If Your Application Is Incomplete
USCIS will not necessarily deny a stateside waiver application that’s missing some materials. It sends out Requests for Evidence (RFEs) for applications that lack critical information related to extreme hardship, whether the applicant merits a favorable exercise of discretion, or on some other topic that will aid in the decision-making.
But don’t use this as an excuse to submit an application that is anything less than your best, most complete effort the first time around. USCIS can also simply deny an application outright. A lawyer can help you prepare a complete and convincing application.
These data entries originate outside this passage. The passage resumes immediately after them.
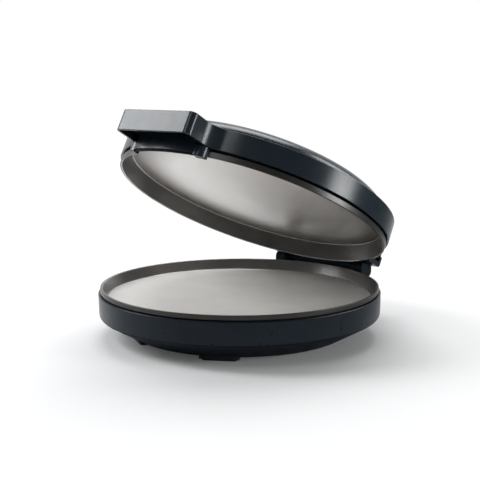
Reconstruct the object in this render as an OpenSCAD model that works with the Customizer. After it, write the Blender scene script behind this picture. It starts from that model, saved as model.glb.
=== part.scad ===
// Electric pizza maker: a round base and a round lid on a rear hinge, each with a heated plate.
// Millimetres, +Z up. -Y is the handle side, +Y is the hinge side, +X is right seen from the front.
// The origin is on the standing surface, under the middle of the whole outline with the lid open.
// Pieces are drawn about the centre of the round base; lid pieces are drawn closed and then turned
// about the hinge axis by lid_open.

/* [Base] */
// Outer radius of the base and of the lid skirt
body_r = 170; // [160:1:185]
// Height of the top edge of the base wall
base_top = 54; // [52:0.5:58]
// Height where the base wall turns in to the belly
wall_foot = 27; // [24:1:30]
// Height of the flat underside
underside = 5; // [4:0.5:6]
// Slope of the belly from level, in degrees
belly_angle = 29.5; // [28:0.5:31]
// Thickness of the moulded base wall
base_wall = 2.6; // [2.2:0.2:3.4]
// Width of the fixed underside round the removable bottom cover
cover_in = 24.5; // [23:0.5:30]
// Thickness of the bottom cover
cover_t = 2.2; // [1.8:0.2:2.4]

/* [Feet] */
// Distance of the middle of a foot inside the edge of the flat underside
foot_in = 6; // [5:0.5:9]
// Angle of each foot from the front or the rear, in degrees
foot_angle = 30; // [26:1:34]
// Width of a foot along the rim
foot_w = 45; // [36:1:50]
// Depth of a foot towards the centre
foot_d = 22; // [20:1:24]
// Thickness of the rubber pad that shows under a foot
pad_show = 1.4; // [1:0.2:2]

/* [Cooking plates] */
// Inset of the plate rims from the outside of the body
rim_in = 2.5; // [2:0.5:6]
// Width of the flat land on a rim
rim_land = 2.2; // [1.8:0.2:2.6]
// Run of the sloping side of a dish, from the rim to the floor
dish_run = 8; // [7:0.5:12]
// Thickness of a plate floor
floor_t = 3; // [2.6:0.2:3.4]
// Height of the lower plate rim above the base wall
rim_rise = 6.7; // [6.2:0.1:8]
// Depth of the lower plate
lower_depth = 13; // [11:0.5:14]
// Depth of the upper plate
upper_depth = 20.7; // [18:0.1:22]
// Gap between the two rims when the lid is shut
rim_gap = 0.5; // [0.4:0.1:1]
// Height of the outer lip of the lower plate
lower_lip = 5.2; // [4.6:0.2:5.4]
// Height of the outer lip of the upper plate
upper_lip = 6.6; // [5:0.2:7]

/* [Lid] */
// Angle to which the lid is open, in degrees
lid_open = 29; // [0:1:90]
// Gap from the rim of the upper plate to the bottom edge of the skirt
skirt_drop = 8.9; // [8:0.1:10]
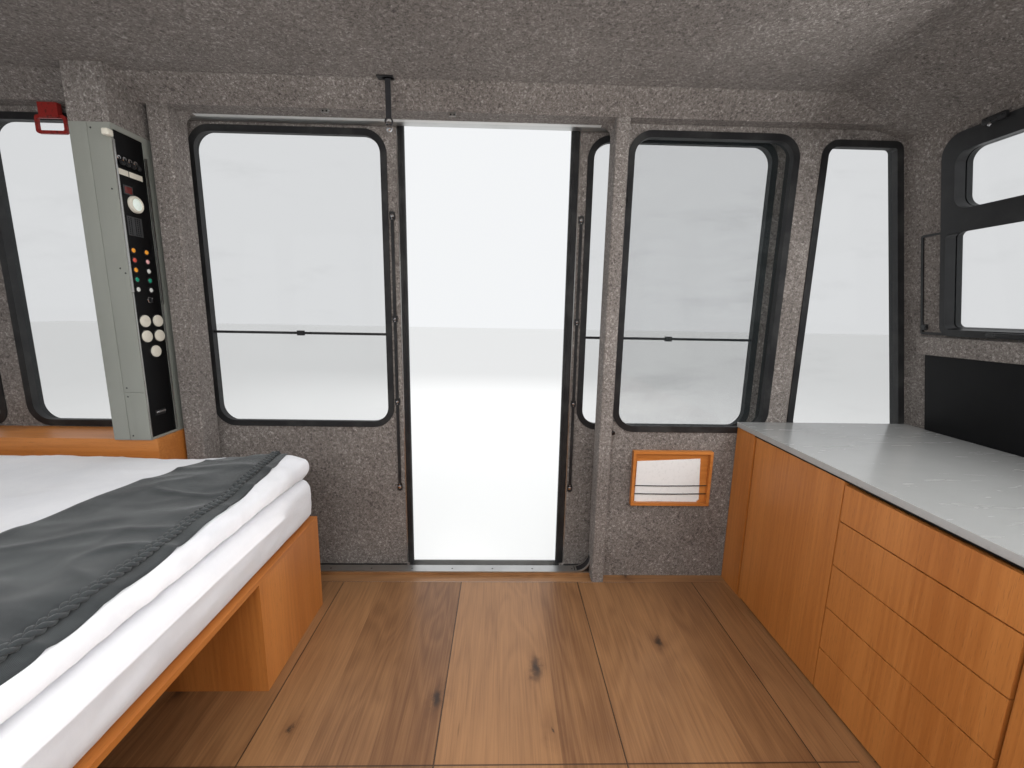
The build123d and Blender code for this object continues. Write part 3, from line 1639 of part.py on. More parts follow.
# Counter
save("counter_carcass", counter_carcass())
save("worktop", worktop())
save("splashback", splashback())
for door in DOORS:
    save(door.name, counter_door(door))
for number in range(DRAWER_COUNT):
    save(f"drawer_{number + 1}", drawer(number))

# Outside
save("suspension_frame", suspension())
save("roof_hatch", hatch_lid())
save("long_beams", *long_beams())
save("cross_beams", *cross_beams())
rail = guide_rail()
save("side_guides", rail, flip_y(rail))
save("end_buffers", *all_four(buffer()))
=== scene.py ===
"""Dresses the cable car cabin: camera and light, a finish for each node, the bedding and the small fittings.

Lengths in the classes are millimetres on the cabin's own axes: X along the cabin, Y towards the open door
and Z up from the floor. Shape.mesh turns them into the frame's metres, whose zero is the bore of the
hanger's pin.
"""

import json
import logging
import math
from dataclasses import dataclass
from enum import Enum
from typing import Any, Sequence, Union

import bmesh
import bpy
import numpy as np
from mathutils import Matrix, Vector
from mathutils.bvhtree import BVHTree

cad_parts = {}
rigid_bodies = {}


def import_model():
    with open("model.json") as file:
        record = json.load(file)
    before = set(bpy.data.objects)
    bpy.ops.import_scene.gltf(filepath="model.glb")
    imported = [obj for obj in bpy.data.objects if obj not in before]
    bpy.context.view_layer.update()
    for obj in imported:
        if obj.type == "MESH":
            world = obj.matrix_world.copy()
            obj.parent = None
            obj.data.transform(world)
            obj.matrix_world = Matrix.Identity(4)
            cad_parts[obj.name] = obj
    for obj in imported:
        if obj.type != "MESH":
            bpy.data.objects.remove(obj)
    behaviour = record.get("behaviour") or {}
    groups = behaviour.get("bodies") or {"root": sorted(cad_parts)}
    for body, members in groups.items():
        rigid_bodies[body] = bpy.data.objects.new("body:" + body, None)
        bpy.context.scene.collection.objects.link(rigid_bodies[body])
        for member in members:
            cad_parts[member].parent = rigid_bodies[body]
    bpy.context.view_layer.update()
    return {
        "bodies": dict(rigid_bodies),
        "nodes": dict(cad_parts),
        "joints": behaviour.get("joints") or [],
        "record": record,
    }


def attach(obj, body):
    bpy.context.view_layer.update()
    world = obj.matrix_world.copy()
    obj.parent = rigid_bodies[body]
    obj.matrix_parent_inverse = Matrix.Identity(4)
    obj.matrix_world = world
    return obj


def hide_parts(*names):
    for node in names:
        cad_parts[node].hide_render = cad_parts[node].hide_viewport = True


logging.basicConfig(level=logging.INFO, format="%(message)s")
LOG = logging.getLogger("cabin")

Colour = tuple[float, float, float]
BORE_HEIGHT = 2720.0  # floor to the middle of the bore, where the frame's zero is


class Axis(Enum):
    """A direction along one of the cabin's axes."""

    X = 0
    Y = 1
    Z = 2


# Shader sums


class Value:
    """A number socket of a node graph that takes part in Python sums."""

    def __init__(self, graph: "Graph", socket: bpy.types.NodeSocket) -> None:
        """Keeps the graph and the socket."""
        self.graph = graph
        self.socket = socket

    def __add__(self, other: "Number") -> "Value":
        """Sum."""
        return self.graph.math("ADD", self, other)

    def __radd__(self, other: "Number") -> "Value":
        """Sum with a plain number first."""
        return self.graph.math("ADD", other, self)

    def __sub__(self, other: "Number") -> "Value":
        """Difference."""
        return self.graph.math("SUBTRACT", self, other)

    def __rsub__(self, other: "Number") -> "Value":
        """Difference with a plain number first."""
        return self.graph.math("SUBTRACT", other, self)

    def __mul__(self, other: "Number") -> "Value":
        """Product."""
        return self.graph.math("MULTIPLY", self, other)

    def __rmul__(self, other: "Number") -> "Value":
        """Product with a plain number first."""
        return self.graph.math("MULTIPLY", other, self)

    def __truediv__(self, other: "Number") -> "Value":
        """Quotient."""
        return self.graph.math("DIVIDE", self, other)

    def __abs__(self) -> "Value":
        """Size without sign."""
        return self.graph.math("ABSOLUTE", self)

    def over(self, other: "Number") -> "Value":
        """One where this is greater than the other, else zero."""
        return self.graph.math("GREATER_THAN", self, other)

    def under(self, other: "Number") -> "Value":
        """One where this is less than the other, else zero."""
        return self.graph.math("LESS_THAN", self, other)

    def most(self, other: "Number") -> "Value":
        """The larger of the two."""
        return self.graph.math("MAXIMUM", self, other)

    def wave(self) -> "Value":
        """Sine."""
        return self.graph.math("SINE", self)

    def whole(self) -> "Value":
        """The whole number at or below."""
        return self.graph.math("FLOOR", self)

    def fraction(self) -> "Value":
        """What is left past the whole number below."""
        return self.graph.math("FRACT", self)

    def rise(self, low: float, high: float) -> "Value":
        """Smooth step: zero at low, one at high."""
        node = self.graph.node(
            "ShaderNodeMapRange",
            {"interpolation_type": "SMOOTHSTEP"},
            {"Value": self, "From Min": low, "From Max": high},
        )
        return Value(self.graph, node.outputs["Result"])


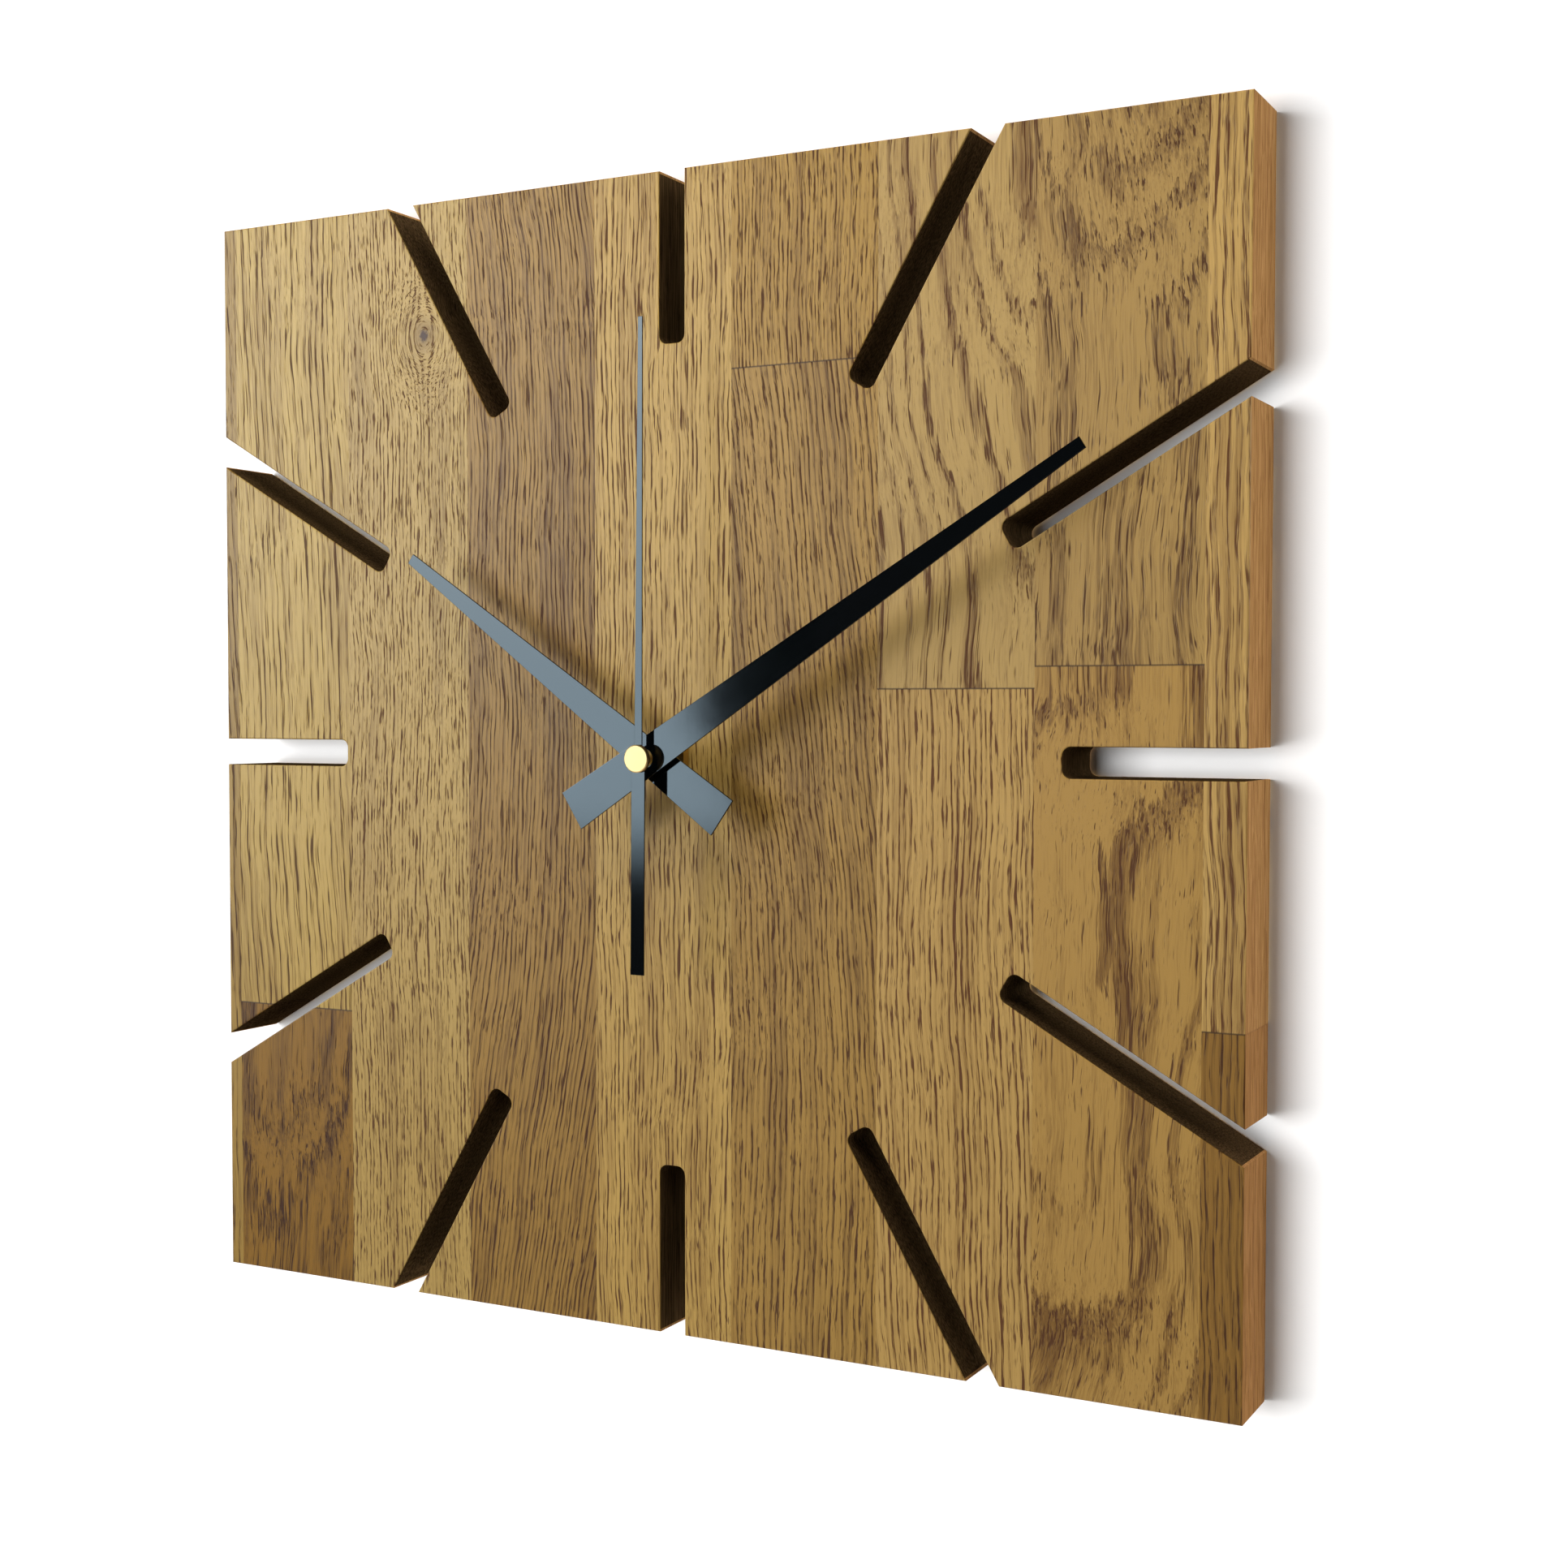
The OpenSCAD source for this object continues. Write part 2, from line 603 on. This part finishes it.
module hour_hand() {
  color([0.03, 0.04, 0.05]) blade(hour_tail, hour_len, 10.7, 2.9, hour_angle, hour_hand_y, hand_t, 3.22);
}
module hour_collet() {
  color([0.8, 0.68, 0.38]) difference() {
    union() {
      rod([0, 0], 3.2, hour_hand_y, hour_hand_y + 2.1);
      rod([0, 0], 4.2, hour_hand_y + hand_t, hour_hand_y + 1.2);
    }
    rod([0, 0], hour_pipe_r + 0.01, hour_hand_y - 1, 0);
  }
}
module minute_hand() {
  color([0.03, 0.04, 0.05]) blade(minute_tail, minute_len, 10.8, 3, minute_angle, minute_hand_y, hand_t, 2.42);
}
module minute_collet() {
  color([0.8, 0.68, 0.38]) difference() {
    union() {
      rod([0, 0], 2.4, minute_hand_y, minute_hand_y + 2);
      rod([0, 0], 3.4, minute_hand_y + hand_t, minute_hand_y + 1.2);
    }
    rod([0, 0], minute_pipe_r + 0.01, minute_hand_y - 1, 0);
  }
}
module second_hand() {
  color([0.03, 0.04, 0.05]) difference() {
    slab(second_hand_y, second_hand_y + second_hand_t) rotate(-second_angle) polygon([
      [-1.95, -second_tail], [1.95, -second_tail], [1.95, -1], [1.1, 1.5],
      [0.65, second_len], [-0.65, second_len], [-1.1, 1.5], [-1.95, -1]]);
    rod([0, 0], 0.92, second_hand_y - 1, second_hand_y + 2, 32);
  }
}
module second_collet() {
  color([0.8, 0.68, 0.38]) difference() {
    union() {
      rod([0, 0], 0.9, second_hand_y, second_hand_y + 2.2, 32);
      rod([0, 0], 1.5, second_hand_y + second_hand_t, second_hand_y + 1.2, 32);
    }
    rod([0, 0], shaft_r + 0.01, second_hand_y - 1, 0);
  }
}
module centre_cap() {
  color([0.93, 0.86, 0.6]) translate([0, second_hand_y, 0]) rotate([90, 0, 0]) rotate_extrude($fn = 96)
    polygon([[0, 0], [cap_r, 0], [cap_r, 0.95], [cap_r - 0.25, 1.2], [0, 1.2]]);
}

stave_1();
stave_2_upper();
stave_2_lower();
stave_3();
stave_4();
stave_5();
stave_6_upper();
stave_6_lower();
stave_7_upper();
stave_7_lower();
stave_8_upper();
stave_8_lower();
stave_9_upper();
stave_9_lower();
hanger_plate();
hanger_screws();
case_front();
rear_cover();
rubber_washer();
threaded_bushing();
hex_nut();
battery();
negative_contact();
positive_contact();
circuit_board();
timing_chip();
quartz_crystal();
coil_bobbin();
coil_winding();
coil_core();
coil_leads();
stator_plate();
train_bridge();
movement_screws();
rotor_magnet();
rotor_pinion();
rotor_arbor();
intermediate_wheel();
intermediate_arbor();
second_wheel();
second_shaft();
third_wheel();
third_arbor();
centre_wheel();
cannon_pinion();
minute_pipe();
minute_wheel();
minute_wheel_stud();
hour_wheel();
hour_pipe();
setting_knob();
setting_pinion();
hour_hand();
hour_collet();
minute_hand();
minute_collet();
second_hand();
second_collet();
centre_cap();
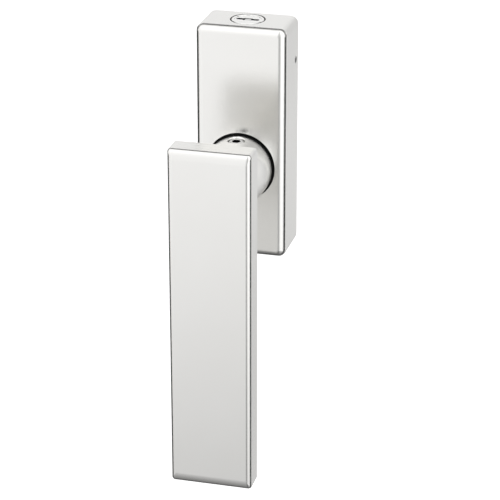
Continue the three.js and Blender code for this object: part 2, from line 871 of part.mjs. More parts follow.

Also, if you don’t pay the correct fee, sign your application, or provide certain key bits of eligibility information, USCIS will return your entire application to you and you will have to refile.
Options After Denial of Provisional Waiver
Although you cannot appeal USCIS’s denial of your stateside waiver request, you have a couple of options, as described below.
You can file a new I-601A and waiver application with USCIS, during the time that your case is still pending with the DOS. Of course, there’s little point in doing this if you don’t provide new or extra information to overcome USCIS’s original reason for the denial. If you aren’t already using an attorney, this would definitely be the time to consult with one.
Another option is to go ahead with your consular interview, and then file the traditional waiver request on Form I-601 (“Application for Waiver of Grounds of Inadmissibility”). This, of course, risks your being unable to return to the U.S. for three or ten years if your waiver application is denied.
Also, you shouldn’t worry that DHS agents will come knocking on your door. According to its own announcement, “DHS also does not envision initiating removal proceedings against aliens whose Form I-601As are denied or withdrawn prior to final adjudication” – unless, that is, the person “has a criminal history, has committed fraud, or otherwise poses a threat to national security or public safety.”